AI is a tool. How you use it is what matters.
I self host so I don't care
It's also trained on data people reasonably expected would be private (private github repos, Adobe creative cloud, etc). Even if it was just public data, it can still be dangerous. I.e. It could be possible to give an LLM a prompt like, "give me a list of climate activists, their addresses, and their employers" if it was trained on this data or was good at "browsing" on its own. That's currently not possible due to the guardrails on most models, and I'm guessing they try to avoid training on personal data that's public, but a government agency could make an LLM without these guardrails. That data could be public, but would take a person quite a bit of work to track down compared to the ease and efficiency of just asking an LLM.
What you are describing is highly specific to a particular AI model.
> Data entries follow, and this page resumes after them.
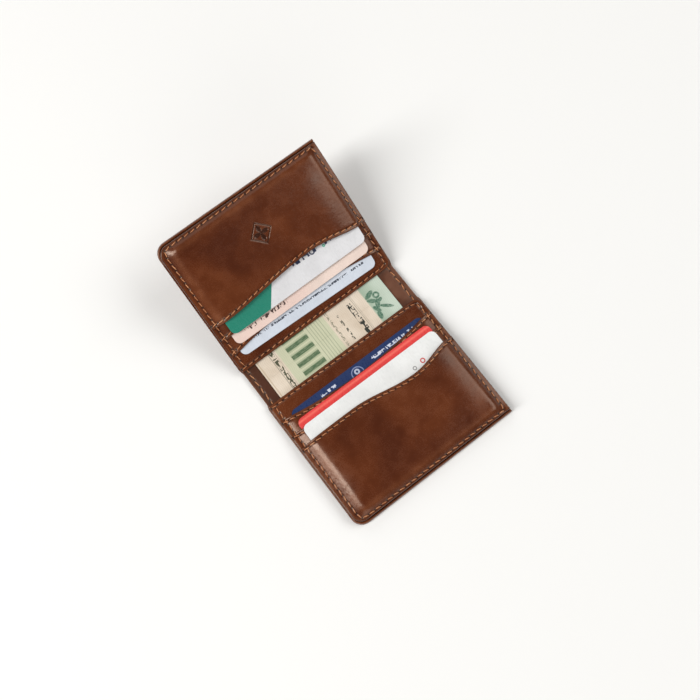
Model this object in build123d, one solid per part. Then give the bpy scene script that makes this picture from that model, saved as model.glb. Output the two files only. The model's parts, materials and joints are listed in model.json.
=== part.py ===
from build123d import *
import math
import os

# A bifold card wallet lying open: a lower half and a spine strip flat on the table, and an upper
# half that stands a little off it. Each half is a stack of leather panels with three card slots.
#
# Frame: origin at the centre of the lower half's outside face, +X along the fold lines, +Y from
# the lower half towards the upper half, +Z up. Lengths are in mm, angles in degrees.
#
# Each half is drawn in its own frame: u along the fold, s from the fold line out to the outer
# edge, z up from the outside face. place() puts it in the wallet's frame.

# ---- Size of the wallet ----
wallet_width = 100.0
half_depth = 79.2
spine_width = 21.0
rest_raise = 27.0
corner_radius = 6.5
sharp_corner_radius = 0.9
fold_slit = 0.15

# ---- Leather layers ----
cover_thickness = 1.2
lining_thickness = 0.6
bill_gap = 0.6
base_thickness = 1.0
panel_side_inset = 0.8
panel_end_inset = 1.6
base_edge = 1.0
base_corner_radius = 4.5
bill_room_half_width = 43.6
bill_room_depth = 72.0
spine_side_inset = 0.9

# ---- Cards, to the common bank-card size, and their slots ----
card_width = 85.6
card_height = 53.98
card_thickness = 0.76
card_corner_radius = 3.18
card_play = 0.1
slot_corner_radius = 3.6

# ---- Pockets, from the one nearest the spine to the one nearest the outer edge ----
pocket_names = ["rear", "middle", "front"]
pocket_thickness = [0.8, 0.8, 1.0]
flange_thickness = [0.5, 0.5, 0.8]
slot_half_width_top = [44.0, 44.2, 44.5]
slot_half_width_bottom = [44.1, 45.0, 45.4]
pocket_half_width_top = [44.4, 44.6, 45.0]
pocket_half_width_bottom = [44.9, 45.3, 45.8]
slot_end_play = 0.25
slot_slope = [0.1, 0.25, 0.3]
wall_slope = [0.3, 0.4, 0.45]
mouth_end = [10.5, 19.8, 29.1]
scoop_depth = 5.0
dip_depth = 4.7
dip_centre = {"lower": 21.0, "upper": 15.0}
dip_reach_left = {"lower": 38.0, "upper": 62.0}
dip_reach_right = {"lower": 27.0, "upper": 34.0}

# ---- Where each card's top edge lies, its sideways offset, tilt and name ----
cards = {
    "lower": [
        ("lower_navy_card", 10.2, 0.3, 0.0),
        ("lower_red_card", 16.2, 0.2, 0.0),
        ("lower_white_card", 20.7, 0.4, 0.0),
    ],
    "upper": [
        ("upper_pale_card", 6.8, -0.2, -1.5),
        ("upper_peach_card", 14.8, -0.1, 0.0),
        ("upper_green_white_card", 20.7, 0.9, 0.0),
    ],
}

# ---- Banknote, folded in half a little off its middle ----
note_width = 80.5
note_across = 66.0
note_thickness = 0.4
note_offset = -1.0
note_fold_clearance = 0.7

# ---- Stitches ----
stitch_pitch = 3.8
stitch_length = 2.9
stitch_width = 0.6
stitch_height = 0.35
hem_inset = 1.8
side_seam_inset = 3.5
end_seam_inset = 3.2
seam_corner_radius = 3.2
seam_start = 3.2
hem_half_length = 42.6
bottom_seam_gap = 1.2
groove_width = 1.0
groove_depth = 0.45
hem_groove_width = 0.8
edge_steps = 20

# ---- Levels above the outside face ----
lining_top = cover_thickness + lining_thickness
base_top = lining_top + bill_gap + base_thickness
fold_axis_z = lining_top
lower_fold_y = half_depth / 2
upper_fold_y = lower_fold_y + spine_width

card_floor = []
slot_roof = []
pocket_top = []
flange_top = []
level = base_top
seam_level = base_top
for wall, flange in zip(pocket_thickness, flange_thickness):
    card_floor.append(level + card_play)
    slot_roof.append(level + card_thickness + 2 * card_play)
    level = slot_roof[-1] + wall
    seam_level += flange
    pocket_top.append(level)
    flange_top.append(seam_level)


def place(side, solid):
    """Move a solid from a half's own frame to the wallet's frame."""
    if side == "lower":
        return Pos(0, lower_fold_y, 0) * mirror(solid, about=Plane.XZ)
    hinge = Pos(0, upper_fold_y, fold_axis_z) * Rot(rest_raise, 0, 0)
    return hinge * Pos(0, 0, -fold_axis_z) * solid


def save(name, *solids):
    """Write one node as a STEP file."""
    whole = solids[0] if len(solids) == 1 else Compound(children=list(solids))
    export_step(whole, f"parts/{name}.step")


def half_outline(side_inset, end_inset, fold_edge, fold_corner_radius=0.0):
    """Face of one panel of a half: rounded outer corner on the left, a sharp one on the right."""
    width = wallet_width - 2 * side_inset
    depth = half_depth - end_inset - fold_edge
    face = Pos(0, fold_edge + depth / 2) * Rectangle(width, depth)
    outer = face.vertices().filter_by(lambda v: v.Y > half_depth / 2).sort_by(Axis.X)
    face = fillet(outer[0], corner_radius - side_inset)
    outer = face.vertices().filter_by(lambda v: v.Y > half_depth / 2).sort_by(Axis.X)
    face = fillet(outer[-1], sharp_corner_radius)
    if fold_corner_radius:
        inner = face.vertices().filter_by(lambda v: v.Y < half_depth / 2).sort_by(Axis.X)
        face = fillet(inner[-1], fold_corner_radius)
    return face


def mouth(side, k, u):
    """Distance from the fold line to the edge of pocket k's mouth, at u."""
    if pocket_names[k] != "front":
        return mouth_end[k] + scoop_depth * (1 - (2 * u / wallet_width) ** 2)
    offset = u - dip_centre[side]
    reach = dip_reach_right[side] if offset > 0 else dip_reach_left[side]
    if abs(offset) > reach:
        return mouth_end[k]
    return mouth_end[k] + dip_depth * (1 + math.cos(math.pi * offset / reach)) / 2


def edge_points(edge, half_length, shift=0.0):
    """Points along an edge. edge(u) is its distance from the fold line."""
    points = []
    for i in range(edge_steps + 1):
        u = half_length * (2 * i / edge_steps - 1)
        points.append((u, edge(u) + shift))
    return points


def mouth_cutter(side, k):
    """Block that keeps what lies beyond the mouth edge, towards the outer edge."""
    right = wallet_width / 2
    far = half_depth + 1
    points = edge_points(lambda u: mouth(side, k, u), right)
    frame = Polyline(points[-1], (right, far), (-right, far), points[0])
    return extrude(make_face([Spline(*points), frame]), pocket_top[-1] + 1)


def hem_groove(edge, height):
    """Groove beside a hem, as deep as the stitches that lie in it."""
    reach = hem_half_length + stitch_length / 2
    near = edge_points(edge, reach, hem_inset - hem_groove_width / 2)
    far = edge_points(edge, reach, hem_inset + hem_groove_width / 2)
    outline = [Spline(*near), Line(near[-1], far[-1]), Spline(*far), Line(far[0], near[0])]
    groove = extrude(make_face(outline), stitch_height)
    return Pos(0, 0, height - stitch_height) * groove


def frustum(half_width, end, level_low, level_high):
    """Block that narrows upwards. half_width and end are (bottom, top) pairs."""
    faces = []
    for width, stop, z in zip(half_width, end, (level_low, level_high)):
        shape = RectangleRounded(2 * width, stop, slot_corner_radius)
        faces.append(Pos(0, stop / 2, z) * shape)
    return loft(faces)


def pocket(side, k):
    """Pocket k: a flange sewn into the perimeter seam, and a raised part over the card."""
    card_end = cards[side][k][1] + card_height
    if k == 0:
        card_end += card_width / 2 * math.sin(math.radians(abs(cards[side][k][3])))
    roof_end = card_end + slot_end_play
    floor_end = roof_end + slot_slope[k]
    floor = base_top if k == 0 else flange_top[k - 1]
    flange = extrude(half_outline(panel_side_inset, panel_end_inset, base_edge), flange_thickness[k])
    outside = frustum(
        (pocket_half_width_bottom[k], pocket_half_width_top[k]),
        (floor_end + wall_slope[k], roof_end + wall_slope[k]),
        flange_top[k],
        pocket_top[k],
    )
    inside = frustum(
        (slot_half_width_bottom[k], slot_half_width_top[k]),
        (floor_end, roof_end),
        floor,
        slot_roof[k],
    )
    shell = (Pos(0, 0, floor) * flange + outside - inside) & mouth_cutter(side, k)
    return shell - hem_groove(lambda u: mouth(side, k, u), pocket_top[k])


def base_panel():
    """Panel that carries the pockets. Its thick rim leaves the room for banknotes below it."""
    outline = half_outline(panel_side_inset, panel_end_inset, base_edge, base_corner_radius)
    panel = Pos(0, 0, lining_top) * extrude(outline, bill_gap + base_thickness)
    align = (Align.CENTER, Align.MIN, Align.MIN)
    room = Box(2 * bill_room_half_width, bill_room_depth, bill_gap, align=align)
    return panel - Pos(0, 0, lining_top) * room - hem_groove(lambda u: base_edge, base_top)


def stitch_at(u, s, z, angle):
    """A stitch whose underside is at height z, turned to lie along its seam."""
    stitch = extrude(SlotOverall(stitch_length, stitch_width), stitch_height)
    return Pos(u, s, z) * Rot(0, 0, angle) * stitch


def surface_level(side, u, s):
    """Height of the sewn flange stack at a point of the side or end seam."""
    height = base_top
    for k in range(len(pocket_names)):
        if s > mouth(side, k, u):
            height = flange_top[k]
    return height


def perimeter_path():
    """Line of the seam round the sides and the outer edge of a half."""
    side_u = wallet_width / 2 - side_seam_inset
    end_s = half_depth - end_seam_inset
    corners = [(-side_u, seam_start), (-side_u, end_s), (side_u, end_s), (side_u, seam_start)]
    return FilletPolyline(*corners, radius=[seam_corner_radius, sharp_corner_radius])


def perimeter_stitches(side):
    """Stitches on both faces of the perimeter seam."""
    path = perimeter_path()
    count = round(path.length / stitch_pitch)
    solids = []
    for i in range(count):
        place_on_path = (i + 0.5) / count
        point = path.position_at(place_on_path)
        along = path.tangent_at(place_on_path)
        angle = math.degrees(math.atan2(along.Y, along.X))
        ends = [point.Y - abs(along.Y) * stitch_length / 2, point.Y + abs(along.Y) * stitch_length / 2]
        height = max(surface_level(side, point.X, s) for s in ends)
        solids.append(stitch_at(point.X, point.Y, height, angle))
        solids.append(stitch_at(point.X, point.Y, groove_depth - stitch_height, angle))
    return solids


def stitch_row(edge, height):
    """Stitches beside an edge, lying on a surface at a height."""
    count = round(2 * hem_half_length / stitch_pitch)
    solids = []
    for i in range(count + 1):
        u = -hem_half_length + 2 * hem_half_length * i / count
        rise = edge(u + stitch_length / 2) - edge(u - stitch_length / 2)
        angle = math.degrees(math.atan2(rise, stitch_length))
        solids.append(stitch_at(u, edge(u) + hem_inset, height, angle))
    return solids


def bottom_seam(side, k):
    """Hidden stitches that close the bottom of slot k, on its own flange."""
    card_end = cards[side][k][1] + card_height
    s = card_end + slot_end_play + slot_slope[k] + wall_slope[k] + bottom_seam_gap
    if k == 0:
        s += card_width / 2 * math.sin(math.radians(abs(cards[side][k][3])))
    return stitch_row(lambda u: s - hem_inset, flange_top[k])


def cover():
    """Outer cover of a half, with a shallow groove under the perimeter stitches."""
    groove = extrude(trace(perimeter_path(), line_width=groove_width), groove_depth)
    return extrude(half_outline(0, 0, fold_slit), cover_thickness) - groove


def card(side, k):
    """Card in slot k, drawn where it lies in the half's frame."""
    name, top_edge, offset, tilt = cards[side][k]
    solid = extrude(RectangleRounded(card_width, card_height, card_corner_radius), card_thickness)
    return Pos(offset, top_edge + card_height / 2, card_floor[k]) * Rot(0, 0, tilt) * solid


def note_leaf(depth):
    """Flat leaf of the folded banknote, from y = 0 up to depth."""
    align = (Align.CENTER, Align.MIN, Align.MIN)
    return Box(note_width, depth, note_thickness, align=align)


def make_half(side):
    """Write every node of one half."""
    lining = extrude(half_outline(panel_side_inset, panel_end_inset, fold_slit), lining_thickness)
    save(f"{side}_cover", place(side, cover()))
    save(f"{side}_lining", place(side, Pos(0, 0, cover_thickness) * lining))
    save(f"{side}_base_panel", place(side, base_panel()))
    seams = {
        "perimeter_stitches": perimeter_stitches(side),
        "base_hem_stitches": stitch_row(lambda u: base_edge, base_top - stitch_height),
    }
    for k, name in enumerate(pocket_names):
        save(f"{side}_{name}_pocket", place(side, pocket(side, k)))
        hem_floor = pocket_top[k] - stitch_height
        seams[f"{name}_hem_stitches"] = stitch_row(lambda u: mouth(side, k, u), hem_floor)
        if name != "front":
            seams[f"{name}_bottom_seam"] = bottom_seam(side, k)
        save(cards[side][k][0], place(side, card(side, k)))
    for name, solids in seams.items():
        save(f"{side}_{name}", *[place(side, solid) for solid in solids])
    depth = (note_across - spine_width) / 2 - note_fold_clearance
    leaf = Pos(note_offset, note_fold_clearance, lining_top) * note_leaf(depth)
    save(f"banknote_{side}_leaf", place(side, leaf))


def make_spine():
    """Write the strip that joins the halves, its lining, its seams and the note lying on it."""
    width = wallet_width - 2 * spine_side_inset
    strip = Rectangle(width, spine_width - 2 * fold_slit)
    middle_y = lower_fold_y + spine_width / 2
    lining = Pos(0, middle_y, cover_thickness) * extrude(strip, lining_thickness)
    grooves = []
    stitches = []
    seam_u = wallet_width / 2 - side_seam_inset
    count = round(spine_width / stitch_pitch)
    for u in (-seam_u, seam_u):
        grooves.append(Pos(u, middle_y) * Box(groove_width, spine_width, 2 * groove_depth))
        for i in range(count):
            y = lower_fold_y + spine_width * (i + 0.5) / count
            stitches.append(stitch_at(u, y, lining_top, 90))
            stitches.append(stitch_at(u, y, groove_depth - stitch_height, 90))
    strap = Pos(0, middle_y) * extrude(strip, cover_thickness)
    leaf = note_leaf(spine_width - 2 * note_fold_clearance)
    save("spine_cover", strap - grooves)
    save("spine_lining", lining)
    save("spine_stitches", *stitches)
    save("banknote_middle_leaf", Pos(note_offset, lower_fold_y + note_fold_clearance, lining_top) * leaf)


os.makedirs("parts", exist_ok=True)
make_half("lower")
make_half("upper")
make_spine()
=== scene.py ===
import bpy
import math
import numpy as np
from mathutils import Matrix, Vector
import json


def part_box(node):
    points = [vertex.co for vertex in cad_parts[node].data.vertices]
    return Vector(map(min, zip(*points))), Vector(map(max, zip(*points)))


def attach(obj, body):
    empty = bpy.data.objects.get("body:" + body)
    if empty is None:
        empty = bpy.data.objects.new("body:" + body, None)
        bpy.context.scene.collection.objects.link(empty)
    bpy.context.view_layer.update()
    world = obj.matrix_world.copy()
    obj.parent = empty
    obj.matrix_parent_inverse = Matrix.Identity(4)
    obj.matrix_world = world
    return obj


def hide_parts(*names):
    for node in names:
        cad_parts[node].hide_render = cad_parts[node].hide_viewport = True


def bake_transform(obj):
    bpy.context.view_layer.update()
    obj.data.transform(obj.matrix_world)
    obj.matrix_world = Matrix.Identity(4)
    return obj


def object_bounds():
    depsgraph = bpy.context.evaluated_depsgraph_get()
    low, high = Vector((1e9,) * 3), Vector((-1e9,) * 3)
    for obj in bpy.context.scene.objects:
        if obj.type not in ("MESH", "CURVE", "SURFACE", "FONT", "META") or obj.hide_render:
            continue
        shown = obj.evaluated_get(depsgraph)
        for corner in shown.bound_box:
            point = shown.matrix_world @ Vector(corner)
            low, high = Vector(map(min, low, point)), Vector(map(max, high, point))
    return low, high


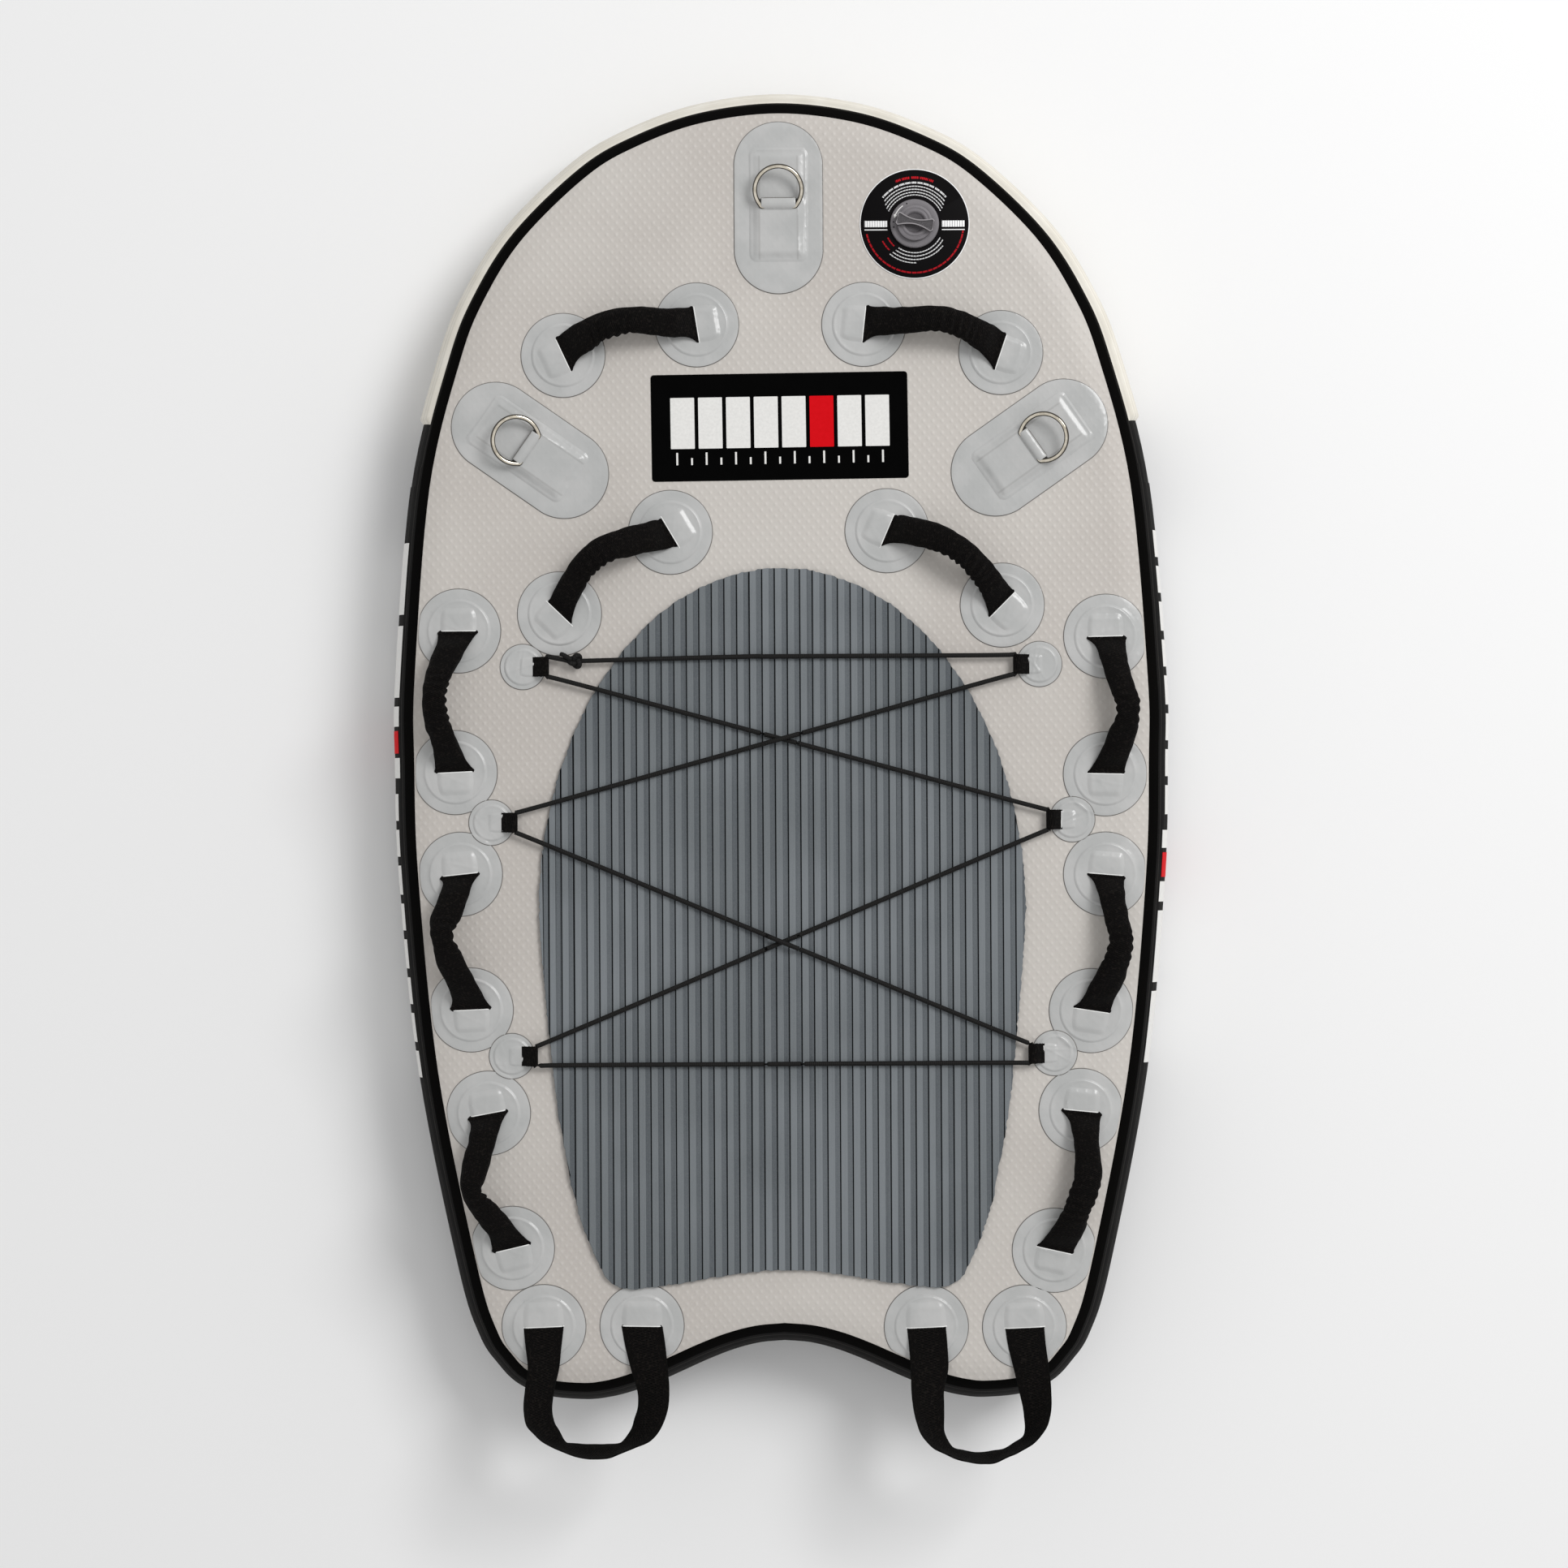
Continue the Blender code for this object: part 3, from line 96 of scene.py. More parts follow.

Like cracking passwords / encryption and injecting itself into anything and everything that connects to the internet?
That's not AI
You can train AI to crack passwords/encryption lol. You do realize, AI right at this moment is being utilized for exactly that, right? Simply put, the very first step is to eliminate it's boundaries/guard rails, then proceed from there.
Oh do provide details.
PassGAN <3
Very interesting tip, preciate that.
@PassGAN
It requires Deep Learning.
This is nonsense. Passwords might have an interesting distribution, key space is flat. There is nothing to learn.
And I hope you didn't mean letting an LLM loose on, say, the AES circuit, and expecting it will figure something out.
I believe that if AI is trainable, you can train it to expand through a network. If this is true and it expands through the internet and all devices that connect to the internet, upon achieving this goal it could be commanded to then retrieve all or specific information. Not only training it to expand but to also circumvent security by all means (any and all possible tools that exist now and later) necessary. If that happens...
Enter the all seeing eye - skynet.
For now, its just a conspiracy theory. Ever so often I have a moment to think about this conspiracy and add onto it to make it a probability.
On a pseudo-religious conspiracy, AI could potentially be the anti-Christ. But that's something for the religious folk.
So now I'm totally confused. What do you mean by expand?
Was this AI generated?
You know how to tell that it wasn't?
It's using careful hedging language — "could be used to attempt", "have the potential to", "more effective".
AI would just plow through that shit, hallucinating facts like there is no tomorrow.
No you can't, at least not in the way you think. You crack password by trying combinations. AI and machine learning are bad at raw attempts.
Wikipedia requires attribution, which AI scrapers never give.
It is "public" work, but under a license.